Mais l’autre personnage inoubliable du film, celui qui en manipule l’intrigue et qui en sort vainqueur, c’est bien sûr l’inquisiteur Inoué-Masa, condensé inouï de cruauté suave, de sagesse politique et de prudence machiavélique. Lui aussi pratique le silence en fin tacticien, en metteur en scène économe, et chacune de ses interventions tourne la tête à Rodrigues ; comme le Christ mais avec plus d’ironie consommée, Inoué parle par paraboles et celles des quatre concubines, ou du marécage, ou de l’épouse laide, donnent en effet à réfléchir. Il s’abaisse pour mieux dominer, feint de se battre contre les mouches au moment de marquer le point ; ce tacticien hors-pair du combat des consciences, ou de la conversion, en remontre aux Occidentaux en matière de culture, ou de raffinement, et c’est à sa dialectique feutrée, sarcastique que Ferreira a rendu les armes.

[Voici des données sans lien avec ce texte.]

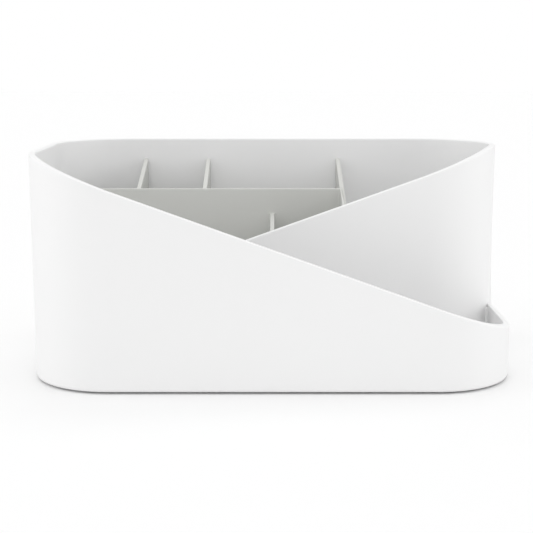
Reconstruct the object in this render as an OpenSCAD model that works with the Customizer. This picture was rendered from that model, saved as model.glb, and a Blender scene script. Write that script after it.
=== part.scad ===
// Desk organizer: a one-piece moulded shell with two crossing sloped walls, and a
// lift-out divider lattice that drops into the rear cup. Four pads under the base.
// Frame: +X to the right, +Y to the back, +Z up, origin under the middle of the body.

/* [Body] */
// Width of the shell at its base
base_width = 250; // [230:1:280]
// Depth of the shell at its base
base_depth = 145.9; // [144:0.1:165]
// Height of the shell from its underside to the level rim
body_height = 117.8; // [110:0.1:130]
// Outward lean of every outer wall, in degrees
draft_angle = 1; // [0.3:0.1:1.5]
// Wall thickness
wall = 3.5; // [2.4:0.1:4]
// Floor thickness
floor_thickness = 2.5; // [2:0.1:4]
// Radius of every upright corner, at the base
corner_radius = 42.5; // [36:0.5:42.5]
// Radius of the rounded edge under the shell
edge_radius = 1.5; // [1:0.5:2.5]

/* [Crossing walls] */
// Distance from the front of the base to the front face of the inner wall
inner_wall_y = 58.4; // [50:0.1:59]
// Slope of the two rims, in degrees: the front one falls to the right, the inner one to the left
rim_slope = 19.8; // [15:0.1:20.5]
// Radius of the fillet that closes each narrow end of the front bin
bin_end_radius = 1.2; // [1:0.1:3]

/* [Divider insert] */
// Thickness of the divider plates
divider_thickness = 2.4; // [2:0.1:3]
// Distance from the front of the base to the middle of the long divider
long_divider_y = 98.2; // [90:0.1:105]
// Drop from the rim to the cross dividers' tops at the back wall
back_drop = 11.8; // [5:0.1:20]
// Forward slope of the cross dividers' tops, in degrees
top_slope = 16.9; // [5:0.1:20]
// Position of the left cross divider
left_divider_x = -76.8; // [-82:0.1:-65]
// Position of the middle cross divider
middle_divider_x = -38.9; // [-52:0.1:-30]
// Position of the right cross divider, which also crosses the front channel
right_divider_x = 40; // [30:0.1:52]
// Position of the low divider in the front channel
low_divider_x = 0; // [-15:0.5:15]
// Drop from the long divider's top to the low divider's top
low_divider_drop = 14; // [5:0.1:30]
// Gap between the insert and the shell's walls
fit_gap = 0.6; // [0.5:0.1:1]
// Gap between the insert and the shell's floor
rest_gap = 0.1; // [0.05:0.05:0.3]

/* [Feet] */
// Diameter of a foot pad
foot_diameter = 12; // [8:1:16]
// Height of a pad, which is bonded under the base
foot_height = 1; // [0.6:0.1:3]
// Distance of a pad's centre from the side and the front or back of the base
foot_inset = 28; // [24:1:40]

/* [Hidden] */
$fn = 96;

half_width = base_width / 2;
lean = tan(draft_angle);
rim_z = foot_height + body_height;
floor_z = foot_height + floor_thickness;
// half the width over the rim's outer faces
rim_half_width = half_width + lean * body_height;
// height of each sloped rim where it reaches the far side wall
low_rim_z = rim_z - tan(rim_slope) * base_width;
// the front walls end where their corner meets the straight side wall
corner_end_y = inner_wall_y + corner_radius;
// the upright lines that the corners turn about
corner_x = half_width - corner_radius;
corner_back_y = base_depth - corner_radius;
corner_fn = 48;
// the height at which the front bin's end fillets touch the leaning walls, and their steps
bin_end_z = (floor_z + low_rim_z) / 2;
bin_end_steps = 8;
// rings of the rounded bottom edge
edge_steps = 4;
// the inner wall's corners run this far inside the outer wall's faces
blend_inset = 0.05;
// height above which cutters reach past every solid
clear_z = rim_z + 20;
// the front rim's most forward point is beside the left corner
front_reach = lean * (body_height - tan(rim_slope) * (rim_half_width - corner_x));
back_reach = lean * body_height;
centre_y = (base_depth + back_reach - front_reach) / 2;

// divider heights, front to back, all in the shell's own frame
back_inner_y = base_depth + lean * (body_height - back_drop) - wall;
top_rise = tan(top_slope);
cross_top_z = rim_z - back_drop;
long_top_z = cross_top_z - top_rise * (back_inner_y - long_divider_y);
low_top_z = long_top_z - low_divider_drop;

shell_colour = [0.93, 0.93, 0.93];
insert_colour = [0.80, 0.80, 0.77];
pad_colour = [0.75, 0.75, 0.74];

// A block with rounded corners, turned about upright lines at its corners. Each ring is
// [height, corner radius], lowest first, so the sides lean as the radius grows.
module rounded_block(centre_x, front_y, back_y, rings) {
    hull()
        for (x = [-centre_x, centre_x])
            for (y = [front_y, back_y])
                for (i = [0 : len(rings) - 2])
                    translate([x, y, rings[i][0]])
                        cylinder(h = rings[i + 1][0] - rings[i][0], r1 = rings[i][1],
                                 r2 = rings[i + 1][1], $fn = corner_fn);
}

// Corner radius of the outer face at height z.
function outer_r(z) = corner_radius + lean * (z - foot_height);

// Rings of the rounded edge under the shell.
function edge_ring(angle) =
    let (z = foot_height + edge_radius * (1 - cos(angle)))
    [z, outer_r(z) - edge_radius * (1 - sin(angle))];

// What a wall with the given corner lines encloses, from the floor up past the rim.
module inside_block(centre_x, front_y) {
    rounded_block(centre_x, front_y, corner_back_y,
                  [[floor_z, outer_r(floor_z) - wall], [clear_z, outer_r(clear_z) - wall]]);
}

// The floor slab and the outer wall up to a level rim.
module outer_wall() {
    edge_rings = [for (step = [0 : edge_steps]) edge_ring(90 * step / edge_steps)];
    difference() {
        rounded_block(corner_x, corner_radius, corner_back_y,
                      concat(edge_rings, [[rim_z, outer_r(rim_z)]]));
        inside_block(corner_x, corner_radius);
    }
}

// The inner wall: the front of a smaller drafted ring, up to where its corners have
// turned into the line of the side walls, and a little further into them.
module inner_wall() {
    centre_x = corner_x - blend_inset;
    front_y = inner_wall_y + corner_radius;
    bottom_z = foot_height + floor_thickness / 2;
    difference() {
        rounded_block(centre_x, front_y, corner_back_y,
                      [[bottom_z, outer_r(bottom_z)], [rim_z, outer_r(rim_z)]]);
        inside_block(centre_x, front_y);
        translate([-base_width, corner_end_y + wall / 2, -1])
            cube([2 * base_width, base_depth, clear_z]);
    }
}

// The plastic that closes a narrow end of the front bin, where the inner wall's corner
// runs into the left (-1) or right (1) side wall. Its face is a fillet that touches both.
module bin_end(side) {
    radius = outer_r(bin_end_z);
    face_x = half_width - wall + lean * (bin_end_z - foot_height);
    fillet_x = face_x - bin_end_radius;
    reach = radius + bin_end_radius;
    angle = acos((fillet_x - corner_x) / reach);
    fillet_y = corner_end_y - reach * sin(angle);
    fillet = [for (step = [0 : bin_end_steps])
        let (a = (180 - angle) * (1 - step / bin_end_steps))
        [side * (fillet_x + bin_end_radius * cos(a)), fillet_y + bin_end_radius * sin(a)]];
    in_side_wall = [[side * (face_x + wall / 2), fillet_y],
                    [side * (face_x + wall / 2), corner_end_y]];
    in_inner_wall = [for (step = [0 : bin_end_steps])
        let (a = -angle * step / bin_end_steps)
        [side * (corner_x + (radius - wall / 2) * cos(a)),
         corner_end_y + (radius - wall / 2) * sin(a)]];
    translate([0, 0, foot_height + floor_thickness / 2])
        linear_extrude(body_height / 2)
            polygon(concat(fillet, in_side_wall, in_inner_wall));
}

// Removes what stands above a rim, ahead of the line where the front corners end. The rim
// starts to fall at start_x, away from its high side (-1 left, 1 right).
module rim_cutter(high_side, start_x) {
    end_x = start_x - high_side * (base_width + 40);
    translate([0, corner_end_y, 0])
        rotate([90, 0, 0])
            linear_extrude(corner_end_y + 20)
                polygon([[start_x, rim_z], [start_x, clear_z + 10], [end_x, clear_z + 10],
                         [end_x, rim_z - tan(rim_slope) * abs(end_x - start_x)]]);
}

module outer_shell() {
    color(shell_colour)
        translate([0, -centre_y, 0])
            union() {
                difference() {
                    union() {
                        outer_wall();
                        bin_end(1);
                    }
                    rim_cutter(-1, -rim_half_width);
                }
                difference() {
                    union() {
                        inner_wall();
                        bin_end(-1);
                    }
                    rim_cutter(1, rim_half_width - wall);
                }
            }
}

function foot_x(side_x) = side_x * (half_width - foot_inset);
function foot_y(side_y) = base_depth / 2 + side_y * (base_depth / 2 - foot_inset);

module foot_pad(side_x, side_y) {
    color(pad_colour)
        translate([foot_x(side_x), foot_y(side_y) - centre_y, 0])
            cylinder(h = foot_height, d = foot_diameter);
}

// One cross divider: a plate at x whose profile in Y and Z has a sloped top.
module cross_plate(x, profile) {
    translate([x - divider_thickness / 2, 0, 0])
        rotate([90, 0, 90])
            linear_extrude(divider_thickness)
                polygon(profile);
}

// Inner faces of the shell that the insert stands clear of, at height z.
function back_face_y(z) = base_depth - wall + lean * (z - foot_height) - fit_gap;
function front_face_y(z) = inner_wall_y + wall - lean * (z - foot_height) + fit_gap;
function side_face_x(z) = half_width - wall + lean * (z - foot_height) - fit_gap;
function top_z(y) = long_top_z + top_rise * (y - long_divider_y);

module divider_insert() {
    foot_z = floor_z + rest_gap;
    rear_top = top_z(back_face_y(cross_top_z));
    front_top = top_z(front_face_y(long_top_z));
    low_front_top = front_top - low_divider_drop;
    rear_profile = [[long_divider_y, foot_z], [back_face_y(foot_z), foot_z],
                    [back_face_y(rear_top), rear_top], [long_divider_y, long_top_z]];
    through_profile = [[front_face_y(foot_z), foot_z], [back_face_y(foot_z), foot_z],
                       [back_face_y(rear_top), rear_top],
                       [front_face_y(front_top), front_top]];
    low_profile = [[front_face_y(foot_z), foot_z], [long_divider_y, foot_z],
                   [long_divider_y, low_top_z],
                   [front_face_y(low_front_top), low_front_top]];
    color(insert_colour)
        translate([0, -centre_y, 0])
            union() {
                cross_plate(left_divider_x, rear_profile);
                cross_plate(middle_divider_x, rear_profile);
                cross_plate(right_divider_x, through_profile);
                cross_plate(low_divider_x, low_profile);
                translate([0, long_divider_y + divider_thickness / 2, 0])
                    rotate([90, 0, 0])
                        linear_extrude(divider_thickness)
                            polygon([[-side_face_x(foot_z), foot_z],
                                     [right_divider_x, foot_z],
                                     [right_divider_x, long_top_z],
                                     [-side_face_x(long_top_z), long_top_z]]);
            }
}

module foot_pad_front_left() { foot_pad(-1, -1); }
module foot_pad_front_right() { foot_pad(1, -1); }
module foot_pad_back_left() { foot_pad(-1, 1); }
module foot_pad_back_right() { foot_pad(1, 1); }

outer_shell();
divider_insert();
foot_pad_front_left();
foot_pad_front_right();
foot_pad_back_left();
foot_pad_back_right();
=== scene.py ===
"""Looks of the desk organizer. Lengths are in metres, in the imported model's frame."""

import math

import bmesh
import bpy
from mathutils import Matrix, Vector
from mathutils.geometry import delaunay_2d_cdt


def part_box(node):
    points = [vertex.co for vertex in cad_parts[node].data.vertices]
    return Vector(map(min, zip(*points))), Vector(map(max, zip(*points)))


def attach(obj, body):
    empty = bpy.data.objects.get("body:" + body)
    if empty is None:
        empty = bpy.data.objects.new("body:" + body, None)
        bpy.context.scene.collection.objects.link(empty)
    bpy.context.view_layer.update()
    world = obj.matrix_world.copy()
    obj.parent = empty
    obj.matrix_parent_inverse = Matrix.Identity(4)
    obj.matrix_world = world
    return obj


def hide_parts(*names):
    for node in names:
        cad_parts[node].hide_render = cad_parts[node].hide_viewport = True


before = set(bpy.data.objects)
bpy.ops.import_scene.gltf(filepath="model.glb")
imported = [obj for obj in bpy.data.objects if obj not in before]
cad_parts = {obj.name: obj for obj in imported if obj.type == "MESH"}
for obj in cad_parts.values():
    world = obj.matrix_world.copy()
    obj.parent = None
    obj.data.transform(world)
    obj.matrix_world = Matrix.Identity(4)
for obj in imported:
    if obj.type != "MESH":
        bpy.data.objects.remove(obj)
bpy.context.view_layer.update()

MM = 0.001

# ---------------------------------------------------------------- sizes of the body
SHELL_LOW, SHELL_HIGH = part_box("outer_shell")
LEAN = math.tan(math.radians(1))  # every outer wall leans out by this, for each metre of height
UNDER = SHELL_LOW.z
RIM = SHELL_HIGH.z
HALF_WIDTH = SHELL_HIGH.x - LEAN * (RIM - UNDER)  # at the base
BACK = SHELL_HIGH.y - LEAN * (RIM - UNDER)
FRONT = BACK - 145.9 * MM
WALL = 3.5 * MM
FLOOR = UNDER + 2.5 * MM
CORNER = 42.5 * MM  # outer radius of every upright corner, at the base
CORNER_X = HALF_WIDTH - CORNER
INNER_FRONT = FRONT + 58.4 * MM  # front face of the inner wall, at the base
MERGE_Y = INNER_FRONT + CORNER  # where the inner wall's corners meet the side walls
BACK_CORNER_Y = BACK - CORNER
FRONT_CORNER_Y = FRONT + CORNER
RIM_SLOPE = math.tan(math.radians(19.8))
FRONT_SLOPE_START = SHELL_HIGH.x
INNER_SLOPE_START = SHELL_HIGH.x - WALL
RIM_ROUND = 0.8 * MM
EDGE_ROUND = 1.5 * MM
FILLET = 2.0 * MM  # between the walls and the floor
SUPPORT = 0.4 * MM  # a row of points this close to each rounding keeps the flat faces flat
SINK = 0.05 * MM  # solids that meet face to face run this far into each other
SLOPE_BLEND = 3 * MM  # how softly a level rim turns into a sloped one
RIM_STEP = 8 * MM  # the low rims rise into the level one over this stretch of the side walls
BIN_END_RADIUS = 1.2 * MM  # fillet that closes each narrow end of the front bin
CORNER_STEPS = 36  # points round a quarter turn of the wall
FRONT_STEPS = 30  # points along the front, the inner wall and the back
SIDE_STEPS = 12  # points along a side wall
PROFILE_STEPS = 5  # points round each rounding of the wall's cross-section
SHARP_ANGLE = 32  # degrees; edges that turn more than this are shaded as sharp


# ---------------------------------------------------------------- small helpers
def smooth(t):
    t = min(1.0, max(0.0, t))
    return t * t * (3 - 2 * t)


def soft_ramp(t, blend):
    """0 below -blend, t above blend, and a parabola between."""
    if t <= -blend:
        return 0.0
    if t >= blend:
        return t
    return (t + blend) ** 2 / (4 * blend)


def arc_points(cx, cy, start, end):
    """Points and outward normals on a corner arc, angles in degrees."""
    out = []
    for i in range(CORNER_STEPS):
        a = math.radians(start + (end - start) * i / CORNER_STEPS)
        n = Vector((math.cos(a), math.sin(a)))
        out.append((Vector((cx, cy)) + n * CORNER, n))
    return out


def line_points(start, end, normal, steps):
    """Points and outward normals on a straight stretch."""
    start, end = Vector(start), Vector(end)
    return [(start.lerp(end, i / steps), Vector(normal)) for i in range(steps)]


def mesh_object(name, bm):
    bmesh.ops.recalc_face_normals(bm, faces=bm.faces)
    mesh = bpy.data.meshes.new(name)
    bm.to_mesh(mesh)
    bm.free()
    made = bpy.data.objects.new(name, mesh)
    bpy.context.scene.collection.objects.link(made)
    return made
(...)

Mais Ferreira lui-même est-il vraiment passé de l’autre côté ? Des lapsus, des regards ne trahissent-ils pas chez lui une certaine duplicité ? A quel moment le missionnaire se ment-il le plus, avant ou après sa « conversion » ?
Sur toutes ces questions, ce film merveilleusement complexe, vertigineux ou exigeant garde le silence. Un silence qui ne sera pas du goût de tous mais qui nous renvoie, pensifs et voûtés d’admiration, à nos propres questions : ce Japon, ce dix-septième siècle, ces hommes affrontés à de telles souffrances, à de pareils défis ont existé, et leur histoire ainsi racontée ne cessera de nous hanter.